Luckily, I didn't dwell on it too long. Nostalgia is healthy for the mind and soul. Filmmakers have found inspiration in their early lives, turning their experiences growing up into classic films. Peter Yates BREAKING AWAY (1979) about four young friends caught between high school and college living in Bloomington, Indiana is based on screenwriter Steve Tesich's experiences while attending Indiana University.  Barry Levinson borrowed his growing up in Baltimore to make three semi-autobiographical films including DINER (1982), TIN MEN (1987), and AVALON (1990).  More recently, Steven Spielberg went back to his young life to show how he became a young filmmaker in THE FABELMANS (2022).  But my favorite film that takes an audience back to a seemingly more innocent, fun era in 1962 is George Lucas's AMERICAN GRAFFITI (1973). Lucas's first film THX-1138 (1971), a dystopian science fiction film had bombed. His friend and mentor Francis Coppola suggested he make a more personal film for his sophomore effort and AMERICAN GRAFFITI emerged from that guidance, a movie about teenagers and rock & roll, and the uniquely American mating ritual of cruising in your car to pickup girls. 

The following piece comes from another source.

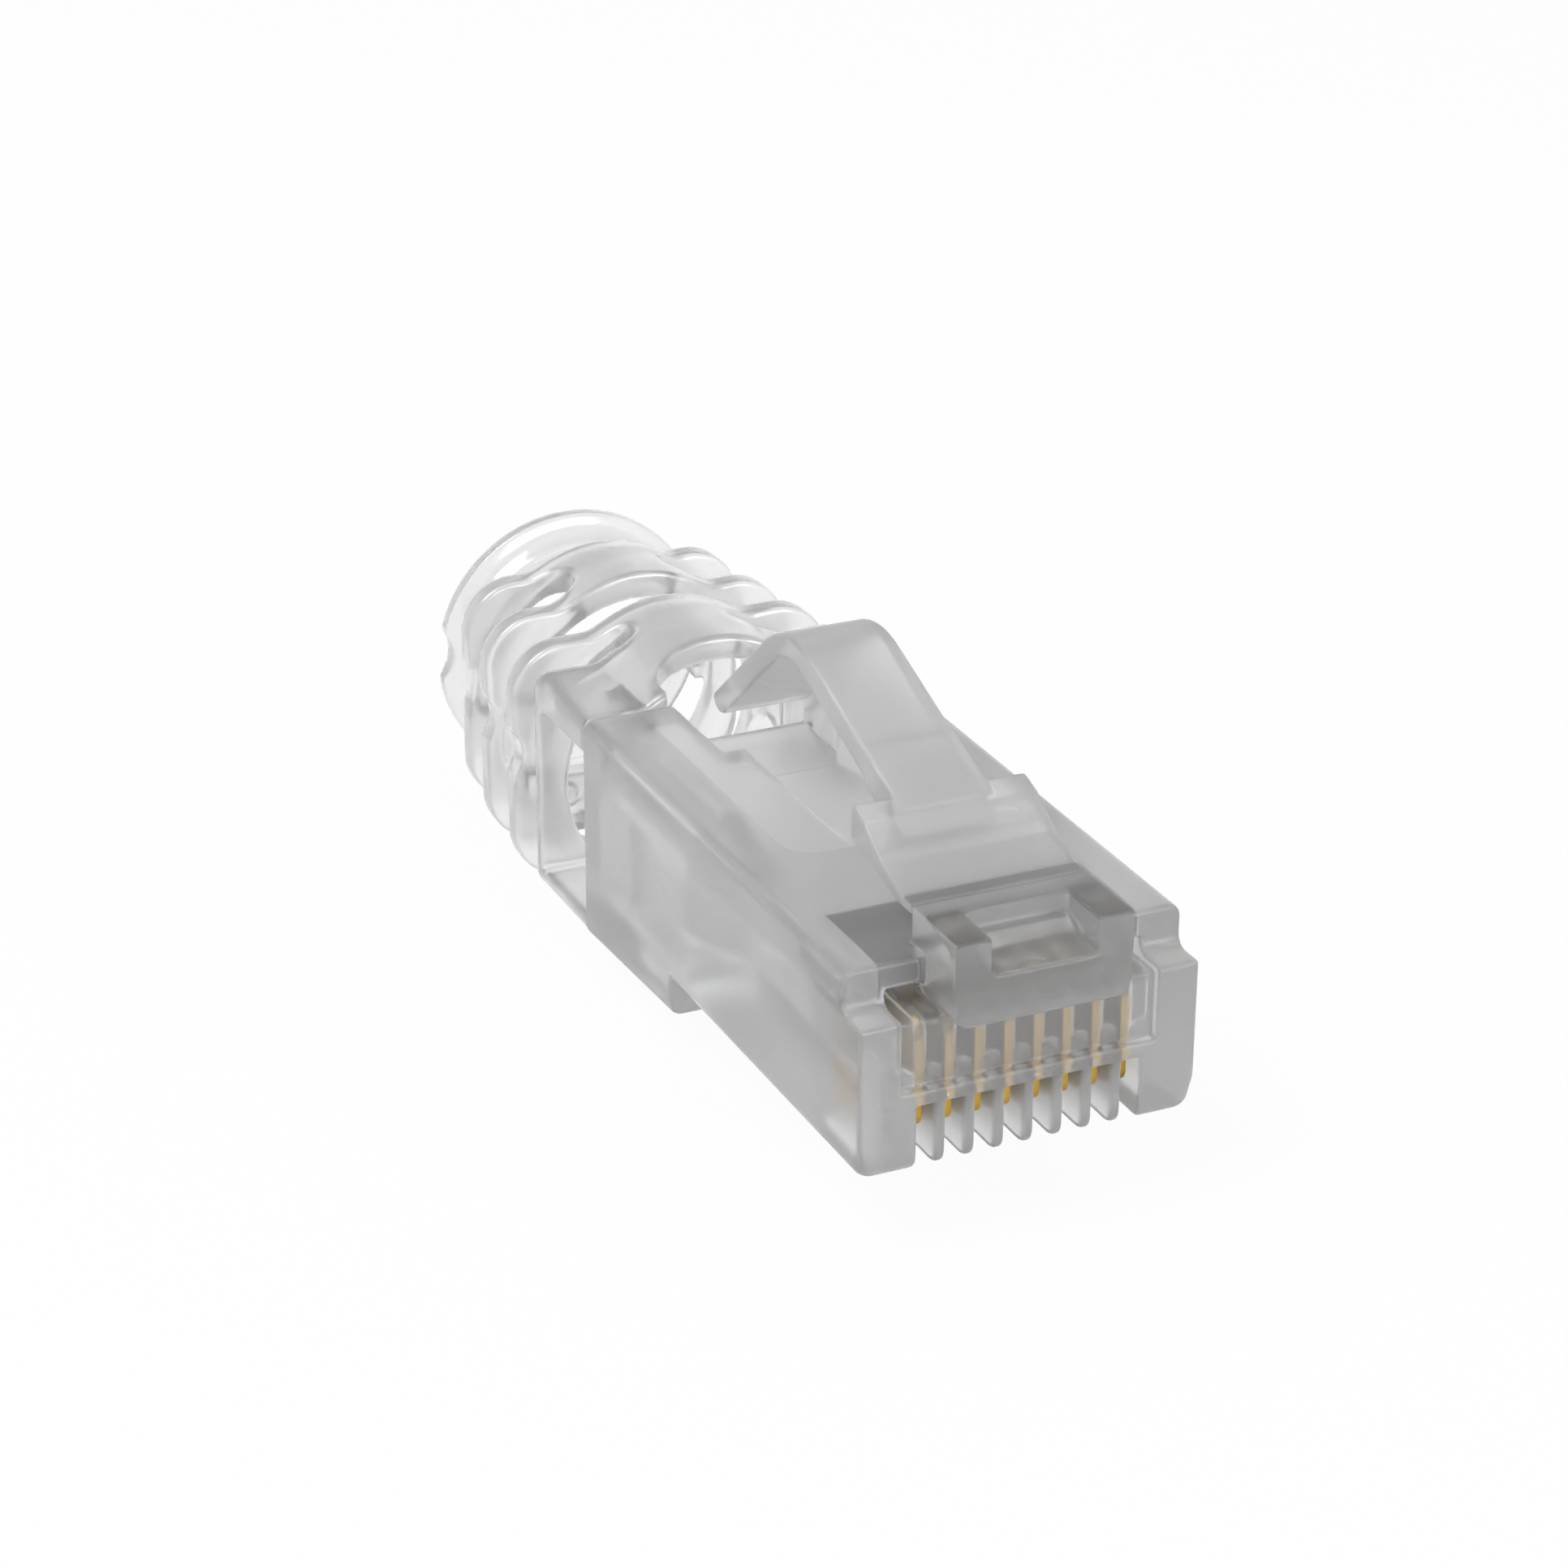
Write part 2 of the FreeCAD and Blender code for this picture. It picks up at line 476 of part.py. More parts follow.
def main():
    """Build and save each piece under its node name."""
    move = shift_to_frame()
    pieces = {"housing": housing(), "latch": latch(), "boot": boot()}
    for number, x in enumerate(way_centres(), start=1):
        pieces["contact_%d" % number] = contact(x)
    for name, shape in pieces.items():
        shape.translate(move)
        shape.exportStep("parts/%s.step" % name)
        box = shape.BoundBox
        print(name, len(shape.Solids), round(shape.Volume, 2), shape.isValid(),
              [round(v, 2) for v in (box.XMin, box.XMax, box.YMin, box.YMax, box.ZMin, box.ZMax)])


main()
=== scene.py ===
"""Dress the eight-way modular plug: frosted body and latch, clear boot, gold blades, pale studio."""

from __future__ import annotations

import logging
import math
from dataclasses import dataclass, field
from enum import Enum
from typing import Any

import bpy
import numpy as np
from mathutils import Matrix, Vector


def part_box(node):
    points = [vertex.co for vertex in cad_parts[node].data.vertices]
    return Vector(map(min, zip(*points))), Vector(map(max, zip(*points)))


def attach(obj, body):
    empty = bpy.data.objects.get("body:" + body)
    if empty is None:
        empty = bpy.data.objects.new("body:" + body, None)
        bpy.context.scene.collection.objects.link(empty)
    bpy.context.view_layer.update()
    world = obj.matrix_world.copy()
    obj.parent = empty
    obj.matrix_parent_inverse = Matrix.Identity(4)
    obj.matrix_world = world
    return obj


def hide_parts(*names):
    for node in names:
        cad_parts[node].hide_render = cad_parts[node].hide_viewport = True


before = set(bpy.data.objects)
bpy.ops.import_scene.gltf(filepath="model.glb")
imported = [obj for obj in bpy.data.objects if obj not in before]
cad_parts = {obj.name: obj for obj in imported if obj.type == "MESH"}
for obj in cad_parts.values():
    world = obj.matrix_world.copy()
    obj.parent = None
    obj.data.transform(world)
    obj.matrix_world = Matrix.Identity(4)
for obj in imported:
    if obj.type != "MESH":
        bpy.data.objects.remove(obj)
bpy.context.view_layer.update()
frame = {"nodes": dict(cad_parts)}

LOG = logging.getLogger("plug")
MM = 0.001
Array = np.ndarray
Pair = tuple[float, float]


@dataclass(frozen=True)
class Datum:
    """Moves working places, in millimetres from the nose face and the contact side, into the frame."""

    length: float = 21.95
    drop: float = -1.70

    def shift(self) -> Array:
        """Return the move in millimetres, read from where the carried housing stands."""
        low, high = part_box("housing")
        return np.array([0.0, high[1] / MM - self.length, low[2] / MM - self.drop])


# ---- shader tools -----------------------------------------------------------


class Signal:
    """One output socket that takes part in sums as a number would."""

    def __init__(self, graph: Graph, socket: bpy.types.NodeSocket) -> None:
        """Keep the graph that owns the socket, and the socket."""
        self.graph = graph
        self.socket = socket

    def __add__(self, other: Signal | float) -> Signal:
        """Return this plus other."""
        return self.graph.math("ADD", self, other)

    __radd__ = __add__

    def __sub__(self, other: Signal | float) -> Signal:
        """Return this minus other."""
        return self.graph.math("SUBTRACT", self, other)

    def __rsub__(self, other: float) -> Signal:
        """Return other minus this."""
        return self.graph.math("SUBTRACT", other, self)

    def __mul__(self, other: Signal | float) -> Signal:
        """Return this times other."""
        return self.graph.math("MULTIPLY", self, other)

    __rmul__ = __mul__

    def clamped(self) -> Signal:
        """Return this kept between 0 and 1."""
        return self.graph.math("MINIMUM", self.graph.math("MAXIMUM", self, 0.0), 1.0)


class Graph:
    """Builds the node tree of one material or world."""

    def __init__(self, tree: bpy.types.NodeTree) -> None:
        """Empty the tree and keep it."""
        self.tree = tree
        tree.nodes.clear()

    def node(self, kind: str, settings: dict[str, Any] | None = None,
             inputs: dict[Any, Any] | None = None) -> bpy.types.Node:
        """Add one node.

        Args:
            kind: the node's type name.
            settings: properties, set first; "stops" holds a ramp's (place, colour) pairs.
            inputs: values or links of its sockets, by name or number.

        Returns:
            The new node.
        """
        made = self.tree.nodes.new(kind)
        for name, value in (settings or {}).items():
            if name == "stops":
                ramp = made.color_ramp.elements
                while len(ramp) < len(value):
                    ramp.new(1.0)
                for stop, (place, colour) in zip(ramp, value):
                    stop.position = place
                    stop.color = colour
            else:
                setattr(made, name, value)
        for name, value in (inputs or {}).items():
            self.feed(made.inputs[name], value)
        return made

    def feed(self, socket: bpy.types.NodeSocket, value: Any) -> None:
        """Link or set one input socket."""
        source = value.socket if isinstance(value, Signal) else value
        if isinstance(source, bpy.types.NodeSocket):
            self.tree.links.new(source, socket)
        else:
            socket.default_value = source

    def math(self, operation: str, *values: Signal | float) -> Signal:
        """Return the result of one Math node."""
        made = self.node("ShaderNodeMath", {"operation": operation}, dict(enumerate(values)))
        return Signal(self, made.outputs[0])

    def mix(self, factor: Any, first: Any, second: Any, blend: str = "MIX") -> Signal:
        """Return two colours mixed by a factor."""
        made = self.node("ShaderNodeMix", {"data_type": "RGBA", "blend_type": blend},
                         {0: factor, 6: first, 7: second})
        return Signal(self, made.outputs[2])

    def noise(self, place: Any, scale: float, detail: float = 2.0, rough: float = 0.5) -> Signal:
        """Return a noise value over a place, from 0 to 1."""
        made = self.node("ShaderNodeTexNoise", {},
                         {"Vector": place, "Scale": scale, "Detail": detail, "Roughness": rough})
        return Signal(self, made.outputs[0])

    def bump(self, height: Signal, depth: float, strength: float) -> Signal:
        """Return a normal bent by a height; depth is in metres."""
        made = self.node("ShaderNodeBump", {},
                         {"Height": height, "Distance": depth, "Strength": strength})
        return Signal(self, made.outputs[0])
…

The profound effect that AMERICAN GRAFFITI had on me as a nine-year-old is immeasurable. No, I did not get to see the film when it was released in 1973.  But I had neighbors, four brothers recently relocated from Ohio, older than me who lived in the cul-de-sac below my house.  They had seen AMERICAN GRAFFITI and they owned the soundtrack. My first AMERICAN GRAFFITI experience was going to their house and listening to the early rock and roll songs and ballads by artists like the Beach Boys, Bill Haley and the Comets, the Platters, Buddy Holly, and Fats Domino among others.  The music so inspired me that I convinced three of my classmates to perform a lip sync to one of GRAFFITI'S songs "Little Darlin" by the Diamonds at a second grade talent show. In junior high school, we had a 50's dance one year (I think inspired by AMERICAN GRAFFITI and the TV show HAPPY DAYS). All the boys came to the dance in lettermen's jackets and the girls in poodle skirts borrowed from our parents and grandparents. There was a 50's dance competition. A female classmate of mine and I won the Cha-Cha competition (still one of my proudest accomplishments). AMERICAN GRAFFITI reawakened our collective love for nostalgia and the past whether it was classic cars, clothing styles, or music. 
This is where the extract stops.